6. The method of claim 2 wherein the step of determining the RAN currently serving the remote unit comprises the steps of: analyzing the first datagram to determine an Internet-Protocol (IP) address for the remote unit; and accessing memory to determine an associated RAN for the IP address.

7. The method of claim 2 wherein the step of re-encapsulating the first datagram that is addressed to the remote unit comprises the steps of: stripping a first outer header from the second datagram; determining a second outer header for the first datagram; and encapsulating the first datagram within a third datagram comprising the second outer header.

8. The method of claim 2 wherein the step of routing the third datagram to the RAN comprises the step of routing the third datagram to the RAN via a tunnel established between a foreign agent and the RAN.

9. A method for routing in an Internet-Protocol (IP) based communication system, wherein an intervening IP-based network exists between a radio-access network (RAN) and a foreign agent, the method comprising the steps of: receiving a second IP datagram at the foreign agent transmitted from a home agent via a first IP tunnel established between the home agent and the foreign agent, wherein the second IP datagram comprises an encapsulated first IP datagram that is addressed to a remote unit; determining a RAN currently serving the remote unit from the first datagram; re-encapsulating the first datagram to form a third IP datagram; establishing a second IP tunnel between the foreign agent and the RAN; and routing the third datagram from the foreign agent to the RAN via the second tunnel established between the foreign agent and the RAN.
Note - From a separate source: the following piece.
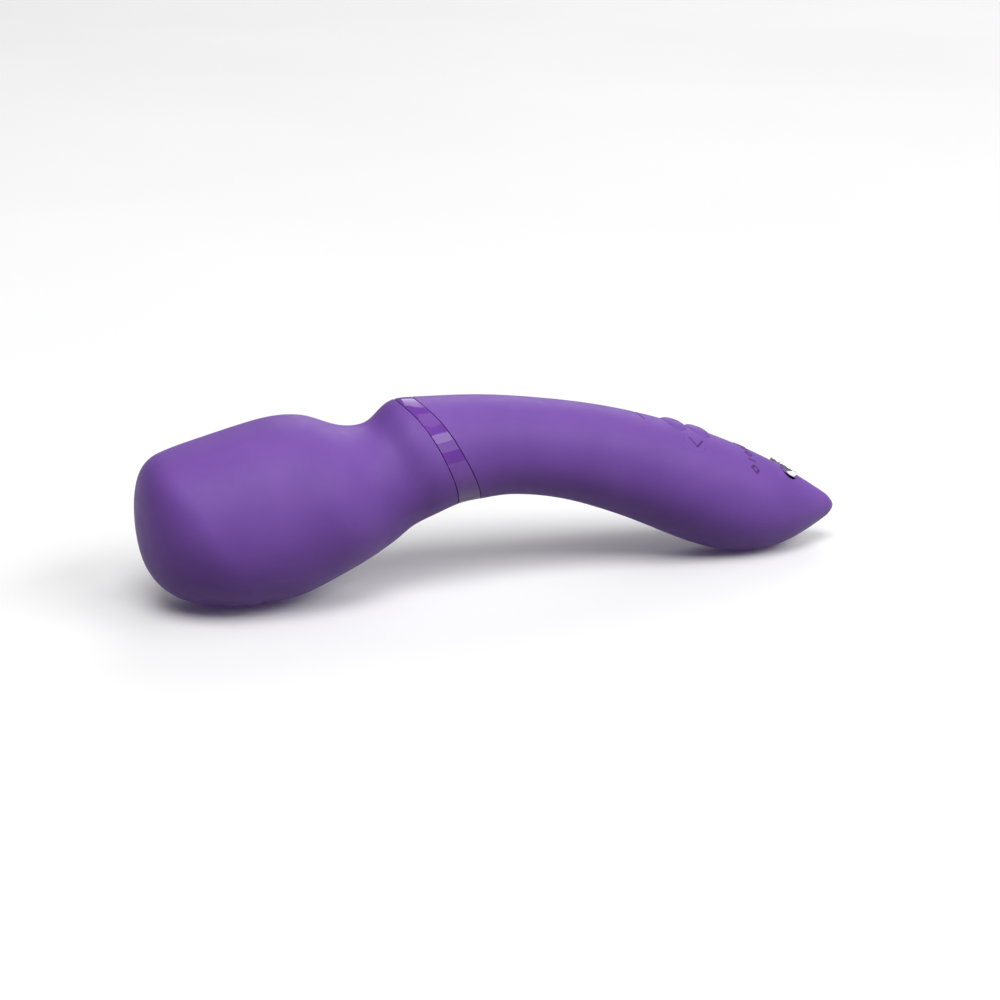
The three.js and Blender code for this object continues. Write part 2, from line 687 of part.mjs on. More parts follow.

10. A foreign agent having a radio-access network (RAN) coupled to the foreign agent through an intervening network, the foreign agent comprising: an input for receiving a second datagram, via a first tunnel, from a home agent, wherein the second datagram comprises an encapsulated first datagram that contains an address to a remote unit; a database comprising the address to the remote unit and an associated tunnel to the RAN; an output for transmitting the first datagram to the RAN, via a second tunnel, within an encapsulated third datagram.